When I first met Mike, I felt threatened by this "other woman". We all tend to glorify people who have died and often only remember the good things about them. I felt like I was competing against a perfect woman, mother, friend, wife and I would never live up to her. I also went through a grieving process...for Mike, that he had experienced such a significant loss, for Gabriel, that he would never know his mom, and for Jenn's family and friends.

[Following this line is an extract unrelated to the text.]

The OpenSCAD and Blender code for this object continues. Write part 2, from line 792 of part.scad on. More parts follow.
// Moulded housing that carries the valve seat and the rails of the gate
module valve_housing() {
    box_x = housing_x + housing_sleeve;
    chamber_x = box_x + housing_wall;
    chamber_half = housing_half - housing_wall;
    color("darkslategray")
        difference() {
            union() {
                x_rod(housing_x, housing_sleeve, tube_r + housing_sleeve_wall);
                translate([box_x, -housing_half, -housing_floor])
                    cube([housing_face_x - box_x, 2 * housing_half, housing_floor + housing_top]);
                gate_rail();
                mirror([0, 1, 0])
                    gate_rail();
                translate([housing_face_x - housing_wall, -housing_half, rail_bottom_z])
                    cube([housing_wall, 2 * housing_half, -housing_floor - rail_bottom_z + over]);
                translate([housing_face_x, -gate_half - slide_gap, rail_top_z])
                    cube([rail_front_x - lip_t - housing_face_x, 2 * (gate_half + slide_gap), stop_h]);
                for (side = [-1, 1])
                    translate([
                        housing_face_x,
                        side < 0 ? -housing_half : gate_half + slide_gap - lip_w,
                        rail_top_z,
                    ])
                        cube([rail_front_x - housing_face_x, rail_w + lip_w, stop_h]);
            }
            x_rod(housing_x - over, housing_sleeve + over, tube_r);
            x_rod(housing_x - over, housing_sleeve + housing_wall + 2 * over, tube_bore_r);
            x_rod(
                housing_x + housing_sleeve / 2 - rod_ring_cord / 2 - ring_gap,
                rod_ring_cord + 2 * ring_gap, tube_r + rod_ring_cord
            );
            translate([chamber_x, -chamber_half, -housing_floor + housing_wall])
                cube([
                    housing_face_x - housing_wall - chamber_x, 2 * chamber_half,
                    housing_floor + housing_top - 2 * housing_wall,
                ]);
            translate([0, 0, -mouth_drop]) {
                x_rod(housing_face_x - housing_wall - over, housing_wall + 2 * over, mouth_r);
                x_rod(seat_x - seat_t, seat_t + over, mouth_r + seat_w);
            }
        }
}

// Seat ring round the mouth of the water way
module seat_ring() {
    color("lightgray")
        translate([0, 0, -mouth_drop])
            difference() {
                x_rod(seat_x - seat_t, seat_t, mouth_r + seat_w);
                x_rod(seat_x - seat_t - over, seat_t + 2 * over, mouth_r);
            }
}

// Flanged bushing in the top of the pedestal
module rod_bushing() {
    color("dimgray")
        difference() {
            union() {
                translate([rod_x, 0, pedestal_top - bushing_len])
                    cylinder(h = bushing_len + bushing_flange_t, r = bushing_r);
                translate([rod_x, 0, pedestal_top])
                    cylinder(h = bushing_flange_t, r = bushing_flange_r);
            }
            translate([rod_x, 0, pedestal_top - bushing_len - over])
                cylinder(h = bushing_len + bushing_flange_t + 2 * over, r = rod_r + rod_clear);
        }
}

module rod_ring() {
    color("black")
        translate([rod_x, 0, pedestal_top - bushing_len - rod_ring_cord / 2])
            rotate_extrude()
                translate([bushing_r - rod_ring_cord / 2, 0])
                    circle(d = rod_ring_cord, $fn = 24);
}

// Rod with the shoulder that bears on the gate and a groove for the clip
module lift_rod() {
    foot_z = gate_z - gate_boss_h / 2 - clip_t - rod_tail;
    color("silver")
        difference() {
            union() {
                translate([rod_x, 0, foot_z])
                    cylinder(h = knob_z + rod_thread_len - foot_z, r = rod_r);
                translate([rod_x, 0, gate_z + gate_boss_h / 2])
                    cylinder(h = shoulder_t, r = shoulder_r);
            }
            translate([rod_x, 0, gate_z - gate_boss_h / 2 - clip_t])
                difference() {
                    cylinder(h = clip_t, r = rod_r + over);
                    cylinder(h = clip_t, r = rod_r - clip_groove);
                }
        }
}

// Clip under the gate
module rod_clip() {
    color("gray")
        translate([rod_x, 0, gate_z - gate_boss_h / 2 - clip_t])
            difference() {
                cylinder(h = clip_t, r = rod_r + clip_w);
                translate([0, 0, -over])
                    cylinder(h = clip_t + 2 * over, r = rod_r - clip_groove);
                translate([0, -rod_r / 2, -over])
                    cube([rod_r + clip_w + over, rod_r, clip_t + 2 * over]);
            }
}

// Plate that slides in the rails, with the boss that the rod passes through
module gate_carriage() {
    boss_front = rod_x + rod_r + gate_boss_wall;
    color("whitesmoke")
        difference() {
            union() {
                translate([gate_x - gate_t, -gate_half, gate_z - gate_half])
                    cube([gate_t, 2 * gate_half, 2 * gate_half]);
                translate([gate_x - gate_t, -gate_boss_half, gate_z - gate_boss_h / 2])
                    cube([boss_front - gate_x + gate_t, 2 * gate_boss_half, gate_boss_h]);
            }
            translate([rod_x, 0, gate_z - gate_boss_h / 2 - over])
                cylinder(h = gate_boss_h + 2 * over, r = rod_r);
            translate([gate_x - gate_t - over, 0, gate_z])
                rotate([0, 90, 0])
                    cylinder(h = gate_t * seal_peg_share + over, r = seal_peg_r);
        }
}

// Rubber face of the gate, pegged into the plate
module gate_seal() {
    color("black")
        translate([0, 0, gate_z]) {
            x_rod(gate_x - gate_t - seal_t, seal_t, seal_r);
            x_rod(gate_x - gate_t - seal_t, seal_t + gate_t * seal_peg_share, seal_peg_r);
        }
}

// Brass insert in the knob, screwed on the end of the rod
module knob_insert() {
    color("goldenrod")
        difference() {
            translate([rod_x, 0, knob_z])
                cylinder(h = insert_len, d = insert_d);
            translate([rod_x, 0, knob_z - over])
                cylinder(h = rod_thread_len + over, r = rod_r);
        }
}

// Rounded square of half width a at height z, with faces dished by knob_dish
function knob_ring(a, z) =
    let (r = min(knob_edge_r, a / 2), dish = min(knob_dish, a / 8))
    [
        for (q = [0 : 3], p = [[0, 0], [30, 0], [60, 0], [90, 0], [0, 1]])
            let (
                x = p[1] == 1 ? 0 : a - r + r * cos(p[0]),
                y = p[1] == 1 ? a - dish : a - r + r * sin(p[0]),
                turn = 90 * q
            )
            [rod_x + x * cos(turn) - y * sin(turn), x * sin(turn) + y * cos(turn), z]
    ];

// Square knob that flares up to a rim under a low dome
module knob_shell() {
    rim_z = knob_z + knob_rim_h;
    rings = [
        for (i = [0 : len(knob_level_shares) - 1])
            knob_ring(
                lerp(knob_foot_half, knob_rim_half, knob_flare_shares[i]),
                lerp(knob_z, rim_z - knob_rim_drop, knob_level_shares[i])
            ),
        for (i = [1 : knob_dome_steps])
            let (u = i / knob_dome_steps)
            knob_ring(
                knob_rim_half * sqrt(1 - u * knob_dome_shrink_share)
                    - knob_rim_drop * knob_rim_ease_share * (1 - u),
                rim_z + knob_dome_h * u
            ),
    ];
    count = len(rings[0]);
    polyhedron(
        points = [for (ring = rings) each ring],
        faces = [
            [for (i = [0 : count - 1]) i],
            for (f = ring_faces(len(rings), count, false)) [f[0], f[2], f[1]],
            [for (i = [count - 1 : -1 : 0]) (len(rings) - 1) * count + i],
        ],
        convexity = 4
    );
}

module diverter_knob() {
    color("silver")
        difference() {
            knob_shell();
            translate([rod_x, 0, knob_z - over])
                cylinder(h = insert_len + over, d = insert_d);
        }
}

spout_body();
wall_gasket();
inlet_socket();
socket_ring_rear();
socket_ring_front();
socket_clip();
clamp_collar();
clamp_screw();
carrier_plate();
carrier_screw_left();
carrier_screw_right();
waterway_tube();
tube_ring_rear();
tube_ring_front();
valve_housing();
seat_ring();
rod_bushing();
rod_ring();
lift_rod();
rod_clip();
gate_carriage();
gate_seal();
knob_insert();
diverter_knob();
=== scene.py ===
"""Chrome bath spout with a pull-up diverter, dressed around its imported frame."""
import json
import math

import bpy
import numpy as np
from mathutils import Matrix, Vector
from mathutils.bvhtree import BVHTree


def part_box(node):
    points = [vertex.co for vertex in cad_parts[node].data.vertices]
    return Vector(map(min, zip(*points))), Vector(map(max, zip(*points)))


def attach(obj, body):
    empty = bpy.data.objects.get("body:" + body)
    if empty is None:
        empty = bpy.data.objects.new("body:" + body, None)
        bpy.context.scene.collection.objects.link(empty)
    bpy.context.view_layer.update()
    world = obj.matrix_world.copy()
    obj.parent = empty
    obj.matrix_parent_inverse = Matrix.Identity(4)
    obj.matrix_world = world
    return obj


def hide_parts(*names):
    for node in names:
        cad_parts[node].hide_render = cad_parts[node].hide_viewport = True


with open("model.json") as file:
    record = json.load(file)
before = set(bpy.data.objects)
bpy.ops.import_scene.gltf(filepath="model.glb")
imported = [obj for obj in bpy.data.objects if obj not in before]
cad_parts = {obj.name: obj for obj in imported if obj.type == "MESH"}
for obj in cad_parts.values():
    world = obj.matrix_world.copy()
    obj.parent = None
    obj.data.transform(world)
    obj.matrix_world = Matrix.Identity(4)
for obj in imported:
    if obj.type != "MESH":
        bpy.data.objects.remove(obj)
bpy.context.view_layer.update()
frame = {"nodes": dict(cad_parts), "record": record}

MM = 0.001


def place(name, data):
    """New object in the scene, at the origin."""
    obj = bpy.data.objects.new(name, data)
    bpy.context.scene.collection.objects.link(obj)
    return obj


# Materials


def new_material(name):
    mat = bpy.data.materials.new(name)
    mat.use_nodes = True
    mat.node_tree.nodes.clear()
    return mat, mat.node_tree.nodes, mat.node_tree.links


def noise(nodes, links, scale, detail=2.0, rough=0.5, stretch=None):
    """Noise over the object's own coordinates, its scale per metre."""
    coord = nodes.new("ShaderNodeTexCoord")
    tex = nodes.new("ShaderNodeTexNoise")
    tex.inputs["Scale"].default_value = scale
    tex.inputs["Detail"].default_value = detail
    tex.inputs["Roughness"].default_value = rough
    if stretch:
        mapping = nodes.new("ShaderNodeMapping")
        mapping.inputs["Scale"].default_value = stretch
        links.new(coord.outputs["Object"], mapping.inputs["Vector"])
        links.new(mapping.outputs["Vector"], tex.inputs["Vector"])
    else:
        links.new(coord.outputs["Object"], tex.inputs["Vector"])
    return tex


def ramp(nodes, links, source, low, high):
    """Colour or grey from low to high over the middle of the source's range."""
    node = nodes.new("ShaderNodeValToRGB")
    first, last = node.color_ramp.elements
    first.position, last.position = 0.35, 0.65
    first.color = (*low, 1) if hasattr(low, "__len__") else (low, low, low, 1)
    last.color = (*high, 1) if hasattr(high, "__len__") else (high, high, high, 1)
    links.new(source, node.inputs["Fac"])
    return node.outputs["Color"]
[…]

It took a long time, but I have accepted that I am a good mother and am doing the best I can to raise Jennifer's son. I am not her, and may not do things the same way that she would have, but I love Gabriel with all my heart and work hard to make sure he has a happy life. However, there are still times when I wish that I could have known her. I wish that I could tell Gabriel stories about his mom. I wish I could talk to her and tell her how amazing her son is, and thank her for bringing him into the world. I wish I could spend a Saturday taking cake-decorating lessons from her.

Sometimes Gabriel says, "I wish I could talk to Mommy Jennifer". I always tell him that he can, anytime he wants. She is always watching over him and listening to him. Once I say that, he usually waves at the ceiling, smiles, and shouts, "I love you mommy Jennifer!" and goes back to playing. I then tell him, "I heard her buddy, she said hi back and she loves you too." Though I didn't know her, I am pretty sure she would be OK with me translating.